*** EXERCISE MATERIALS ***

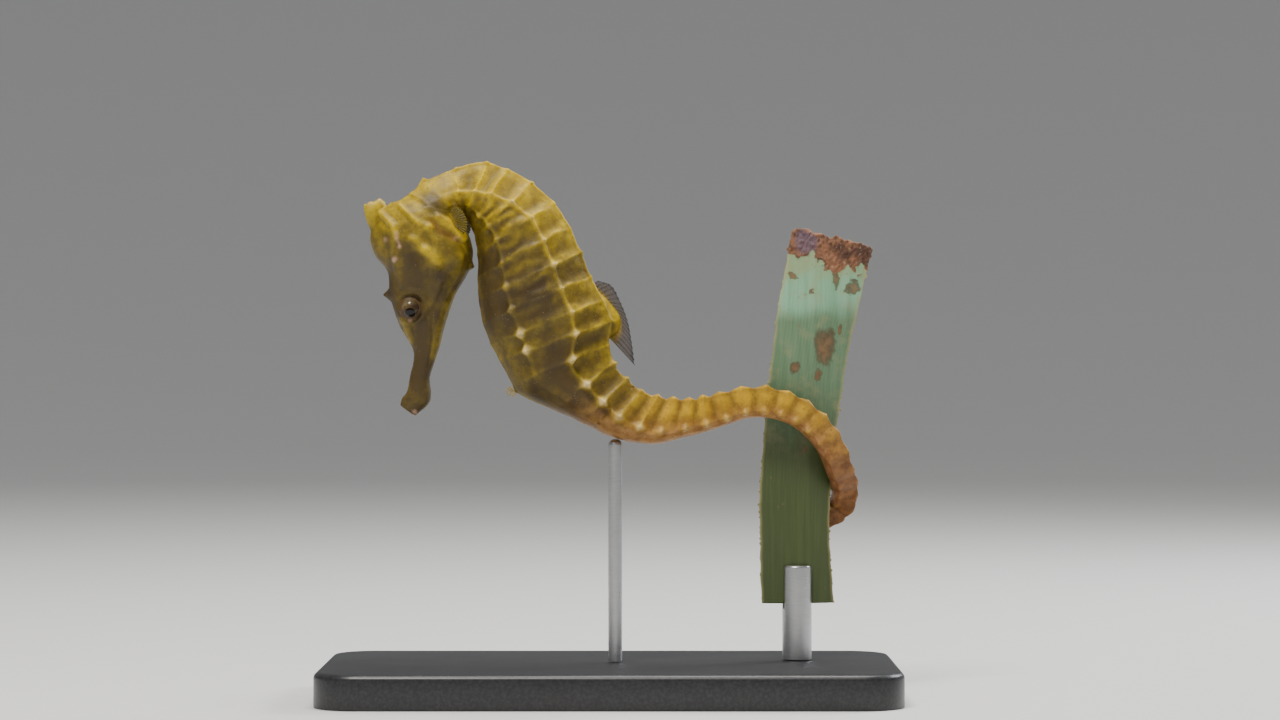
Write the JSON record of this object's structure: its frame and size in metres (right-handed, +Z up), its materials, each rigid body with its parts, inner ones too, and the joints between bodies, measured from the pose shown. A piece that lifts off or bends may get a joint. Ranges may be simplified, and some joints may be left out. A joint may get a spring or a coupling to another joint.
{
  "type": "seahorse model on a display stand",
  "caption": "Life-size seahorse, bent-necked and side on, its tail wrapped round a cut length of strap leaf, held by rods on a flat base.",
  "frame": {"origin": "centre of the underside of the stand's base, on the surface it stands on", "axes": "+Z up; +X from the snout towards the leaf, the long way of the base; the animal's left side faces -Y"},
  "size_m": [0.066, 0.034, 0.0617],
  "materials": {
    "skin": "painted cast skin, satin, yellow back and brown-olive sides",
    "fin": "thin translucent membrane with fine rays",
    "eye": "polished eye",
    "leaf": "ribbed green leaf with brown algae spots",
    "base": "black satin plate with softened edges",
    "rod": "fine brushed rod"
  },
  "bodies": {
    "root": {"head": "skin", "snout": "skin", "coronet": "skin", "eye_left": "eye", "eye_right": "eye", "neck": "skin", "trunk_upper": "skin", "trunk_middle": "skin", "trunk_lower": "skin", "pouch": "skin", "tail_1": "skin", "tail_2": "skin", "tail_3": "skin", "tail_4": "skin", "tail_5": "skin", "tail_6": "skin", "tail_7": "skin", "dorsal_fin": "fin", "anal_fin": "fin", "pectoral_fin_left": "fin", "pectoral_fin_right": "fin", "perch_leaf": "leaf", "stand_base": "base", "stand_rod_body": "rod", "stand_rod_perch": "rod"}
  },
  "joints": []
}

***
*** EXERCISE MATERIALS ***

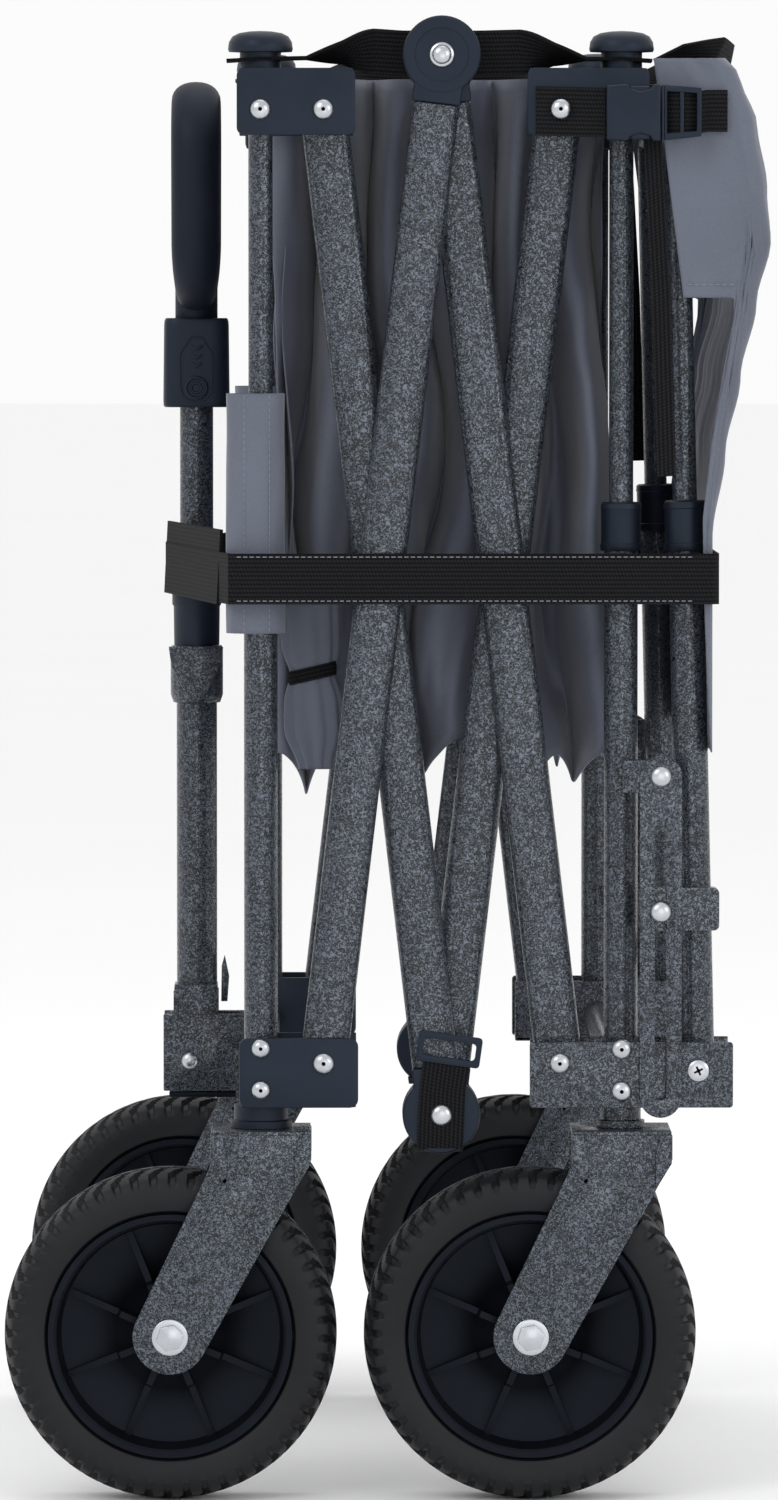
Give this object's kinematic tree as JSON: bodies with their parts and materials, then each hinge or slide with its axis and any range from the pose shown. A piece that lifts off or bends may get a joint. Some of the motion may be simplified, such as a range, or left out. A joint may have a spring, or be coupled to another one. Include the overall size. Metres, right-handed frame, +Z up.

***

WHAT TO WORK ON — Give the number of lines in the records that contain the string "joints", with no other output.

SOLVED EXERCISE — 2